Arguing with the God Within

Near the end of Ingmar Bergman’s classic Winter Light, the troubled minister who is the film’s main character, can’t decide whether to hold the 3 o’clock service or not. His day has been especially depressing because he gave counseling to a parishioner who subsequently committed suicide that very afternoon, he fought with his mistress, and he has the flu. The church sexton, a disabled survivor of a railroad accident, talks to him about the part of the Gospels which he has been reading, the Passion.

Jesus, the sexton reasons, didn’t suffer all that much on the cross. Why, the janitor goes on, he personally suffered more pain in his life than the four hours that afflicted Jesus and his pain was probably much worse. No, the crucifixion is not the most important segment of the Passion. Think of the Garden of Gethsemane, he says. The Last Supper is done. The disciples who have accompanied him have no clue about what is about to happen, so they go to sleep. Jesus is all alone, so he kneels down to pray. And what does God the Father say to him? Nothing. God is silent. And that, the sexton reasons, is the most terrible ordeal that Jesus endures.

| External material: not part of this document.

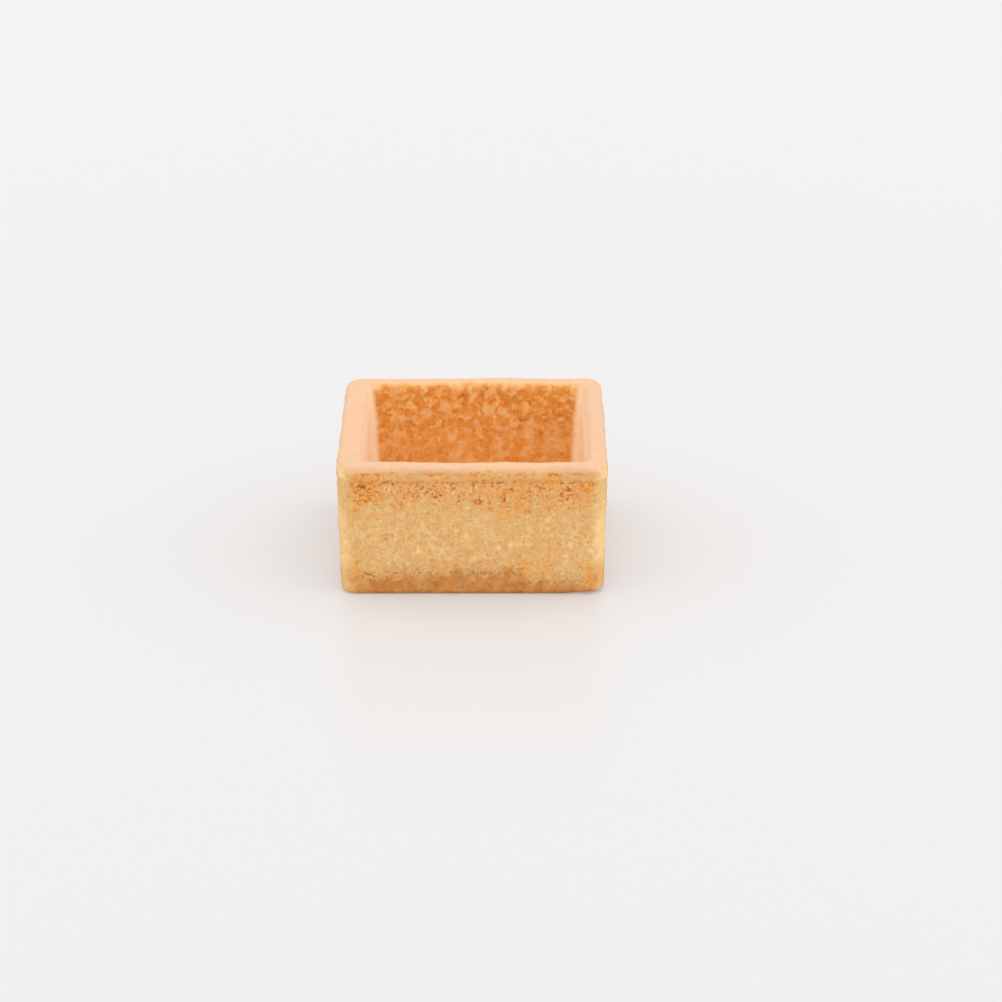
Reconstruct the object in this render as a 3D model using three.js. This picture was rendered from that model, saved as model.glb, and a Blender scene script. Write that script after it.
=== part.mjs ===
// A square tart shell of baked shortcrust pastry, open at the top.
// It is made of two pieces of rolled dough: a square bottom sheet, and one strip that stands round its edge as the
// four walls and swells into a small lip at the rim.
// Millimetres, +Z up. The origin is the centre of the underside, on the surface that the shell stands on.
import * as THREE from 'three';

const RIM_WIDTH = 33; // across the lip, outside to outside
const SHELL_HEIGHT = 16.8;
const SHEET_THICKNESS = 2.5;
const RIM_THICKNESS = 2.6; // from the lip's outside to the inner face
const LIP_HEIGHT = 1.9; // from the lip's underside to the top of the rim
const LIP_OVERHANG = 0.15; // how far the lip stands out of the wall below it
const OUTER_SHOULDER = 0.5; // radius of the rim's outer edge
const INNER_SHOULDER = 0.7; // radius of the rim's inner edge
const TOE_WIDTH = 0.5; // the wall's foot spreads this far over the sheet, where it was pressed down
const TOE_HEIGHT = 0.8;
const FOOT_ROUND = 0.4; // radius of the sheet's lower edge
const SEAM_ROUND = 0.2; // radius of both pieces' outer edges where they meet
const OUTER_CORNER = 2; // radius of the four corners, seen from above
const INNER_CORNER = 1.2;
const OUTER_DRAFT = THREE.MathUtils.degToRad(0.8); // the walls lean out a little towards the rim
const INNER_DRAFT = THREE.MathUtils.degToRad(3);

const CORNER_STEPS = 6; // flat faces in each corner's quarter turn
const ARC_DIVISIONS = 2; // a profile's arc gets twice as many flat faces

const QUARTER_TURN = Math.PI / 2;
const lipHalf = RIM_WIDTH / 2;
const innerHalf = lipHalf - RIM_THICKNESS; // the inner face where the rim's inner edge begins
const lipUnderside = SHELL_HEIGHT - LIP_HEIGHT;

// Half the shell's outer width below the lip, at height z.
function outerHalfAt(z) {
  return lipHalf - LIP_OVERHANG - (lipUnderside - z) * Math.tan(OUTER_DRAFT);
}

// Half the cavity's width at height z.
function innerHalfAt(z) {
  return innerHalf - (SHELL_HEIGHT - INNER_SHOULDER - z) * Math.tan(INNER_DRAFT);
}

// The plan's corner radius where its half-width is halfWidth: it grows from the inner face to the outer one.
function cornerRadius(halfWidth) {
  const between = THREE.MathUtils.clamp(THREE.MathUtils.inverseLerp(innerHalf, lipHalf, halfWidth), 0, 1);
  return Math.min(THREE.MathUtils.lerp(INNER_CORNER, OUTER_CORNER, between), halfWidth);
}

// One entry for each point of a rounded square: its corner's diagonal and the direction out of that corner's centre.
function outlineDirections() {
  const directions = [];
  for (let corner = 0; corner < 4; corner++) {
    const diagonal = (corner + 0.5) * QUARTER_TURN;
    for (let step = 0; step <= CORNER_STEPS; step++) {
      const angle = (corner + step / CORNER_STEPS) * QUARTER_TURN;
      directions.push({
        corner: new THREE.Vector2(Math.sign(Math.cos(diagonal)), Math.sign(Math.sin(diagonal))),
        outward: new THREE.Vector2(Math.cos(angle), Math.sin(angle)),
      });
    }
  }
  return directions;
}

// A body with the same profile all round a rounded square. The profile runs counter-clockwise in half-width and
// height. It is turned on a lathe, and then each ring is moved out to the square of that half-width.
function squareTurned(profile) {
  const points = profile.getPoints(ARC_DIVISIONS);
  const directions = outlineDirections();
  const geometry = new THREE.LatheGeometry(points, directions.length);
  const position = geometry.attributes.position;
  for (let index = 0; index < position.count; index++) {
    const { corner, outward } = directions[Math.floor(index / points.length) % directions.length];
    const { x: halfWidth, y: height } = points[index % points.length];
    const radius = cornerRadius(halfWidth);
    const toCentre = halfWidth - radius;
    position.setXYZ(
      index,
      corner.x * toCentre + outward.x * radius,
      corner.y * toCentre + outward.y * radius,
      height,
    );
  }
  geometry.computeVertexNormals();
  return geometry;
}

// The bottom sheet: flat above and below, with a rounded lower edge and a small round where the wall meets it.
function baseSheetProfile() {
  const footHalf = outerHalfAt(0);
  const topHalf = outerHalfAt(SHEET_THICKNESS);
  const profile = new THREE.Path();
  profile.moveTo(0, 0);
  profile.lineTo(footHalf - FOOT_ROUND, 0);
  profile.absarc(footHalf - FOOT_ROUND, FOOT_ROUND, FOOT_ROUND, -QUARTER_TURN, 0, false);
  profile.lineTo(topHalf, SHEET_THICKNESS - SEAM_ROUND);
  profile.absarc(topHalf - SEAM_ROUND, SHEET_THICKNESS - SEAM_ROUND, SEAM_ROUND, 0, QUARTER_TURN, false);
  profile.lineTo(0, SHEET_THICKNESS);
  return profile;
}

// The wall: it stands on the sheet, leans out to the lip, goes over the rounded rim and down the inner face to the toe.
function wallStripProfile() {
  const seamHalf = outerHalfAt(SHEET_THICKNESS);
  const toeTop = SHEET_THICKNESS + TOE_HEIGHT;
  const profile = new THREE.Path();
  profile.moveTo(seamHalf - SEAM_ROUND, SHEET_THICKNESS);
  profile.absarc(seamHalf - SEAM_ROUND, SHEET_THICKNESS + SEAM_ROUND, SEAM_ROUND, -QUARTER_TURN, 0, false);
  profile.lineTo(outerHalfAt(lipUnderside), lipUnderside);
  profile.lineTo(lipHalf, lipUnderside + LIP_OVERHANG);
  profile.lineTo(lipHalf, SHELL_HEIGHT - OUTER_SHOULDER);
  profile.absarc(lipHalf - OUTER_SHOULDER, SHELL_HEIGHT - OUTER_SHOULDER, OUTER_SHOULDER, 0, QUARTER_TURN, false);
  profile.lineTo(innerHalf + INNER_SHOULDER, SHELL_HEIGHT);
  profile.absarc(
    innerHalf + INNER_SHOULDER,
    SHELL_HEIGHT - INNER_SHOULDER,
    INNER_SHOULDER,
    QUARTER_TURN,
    2 * QUARTER_TURN,
    false,
  );
  profile.lineTo(innerHalfAt(toeTop), toeTop);
  profile.lineTo(innerHalfAt(SHEET_THICKNESS) - TOE_WIDTH, SHEET_THICKNESS);
  profile.closePath();
  return profile;
}

function pastry(color, roughness) {
  return new THREE.MeshStandardMaterial({ color, roughness, metalness: 0 });
}

const baseSheet = new THREE.Mesh(squareTurned(baseSheetProfile()), pastry(0xd9a566, 0.75));
baseSheet.name = 'base_sheet';

const wallStrip = new THREE.Mesh(squareTurned(wallStripProfile()), pastry(0xe6bd85, 0.8));
wallStrip.name = 'wall_strip';

const group = new THREE.Group();
group.add(baseSheet, wallStrip);

export default group;
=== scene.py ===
"""A square tart shell of baked shortcrust pastry, on a pale floor in soft light.

The shapes are worked out in millimetres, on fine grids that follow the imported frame's sizes, and become
metres when a mesh is made. Masks made of noise say where the crust is pitted, cracked, browner or paler. The
same masks push each grid point in or out and colour it."""

import itertools
import math
from types import SimpleNamespace

import bpy
import numpy as np
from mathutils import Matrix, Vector


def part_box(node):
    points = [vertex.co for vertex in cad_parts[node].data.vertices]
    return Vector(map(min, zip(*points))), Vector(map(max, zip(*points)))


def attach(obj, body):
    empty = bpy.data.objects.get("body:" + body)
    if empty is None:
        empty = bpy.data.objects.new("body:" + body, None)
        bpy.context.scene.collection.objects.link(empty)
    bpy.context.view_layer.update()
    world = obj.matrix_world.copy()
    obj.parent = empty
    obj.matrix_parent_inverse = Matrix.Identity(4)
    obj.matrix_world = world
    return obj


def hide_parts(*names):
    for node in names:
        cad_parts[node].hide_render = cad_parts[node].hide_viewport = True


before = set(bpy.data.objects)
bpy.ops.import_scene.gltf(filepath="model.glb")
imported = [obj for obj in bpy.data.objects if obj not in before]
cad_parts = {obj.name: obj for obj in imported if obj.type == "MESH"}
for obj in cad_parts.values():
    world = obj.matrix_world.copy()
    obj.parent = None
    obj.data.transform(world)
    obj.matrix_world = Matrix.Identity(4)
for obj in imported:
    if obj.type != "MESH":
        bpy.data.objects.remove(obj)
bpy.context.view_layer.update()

MM = 0.001
QUARTER = math.pi / 2
LEVEL = (1, 1, 0)  # points times this: noise that is the same at every height

# The frame's sizes.
RIM_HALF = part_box("wall_strip")[1].x / MM
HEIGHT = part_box("wall_strip")[1].z / MM
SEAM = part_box("base_sheet")[1].z / MM
SEAM_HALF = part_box("base_sheet")[1].x / MM

# The sections of the wall and the sheet. The rim's inner edge, the toe and the foot are rounder than in the
# frame.
RIM_THICKNESS = 2.6
LIP_HEIGHT = 1.9
LIP_OVERHANG = 0.15
OUTER_SHOULDER = 0.5
INNER_SHOULDER = 1.1
TOE_WIDTH = 0.8
TOE_HEIGHT = 0.9
FOOT_ROUND = 0.6
OUTER_DRAFT = math.radians(0.8)
INNER_DRAFT = math.radians(3)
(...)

Agnostic that I am, I still value the Gospels as a guide for understanding the suffering that is happening in my life. But what I would give for a silent God at times! In the void, my depressions fill the emptiness with the voice that is the worst of the Old Testament combined with Catholic guilt. I call this my inner god — a false god to be certain — because its primary purpose is to torment me. My illness exists, according to this voice, for the purpose of punishing me. But therapist after therapist has asked me What have I done that is so terrible that I deserve this constant hammering at my self-esteem? I can throw out a number of things, but they are all trivial compared to the actions of some of my peers who feel no shame for what they wreak against others. Surely there should come a place where my penance is over? But no matter what amends I make, the god inside me continues to berate me and declare me worthless.

One reason why I value my manias is that they shut down this voice entirely. Only my own ideations occupy me — obsessively. My thoughts race from project to project, propounding desperate philosophies that enthrall me more than methamphetamine. The evil god, the blasphemer against my happiness is put to death and does not rise again until I crash. Then for more than forty days at a stretch, the god assaults me with shame.

For the depressed and the anxious, the silence of God is a scream.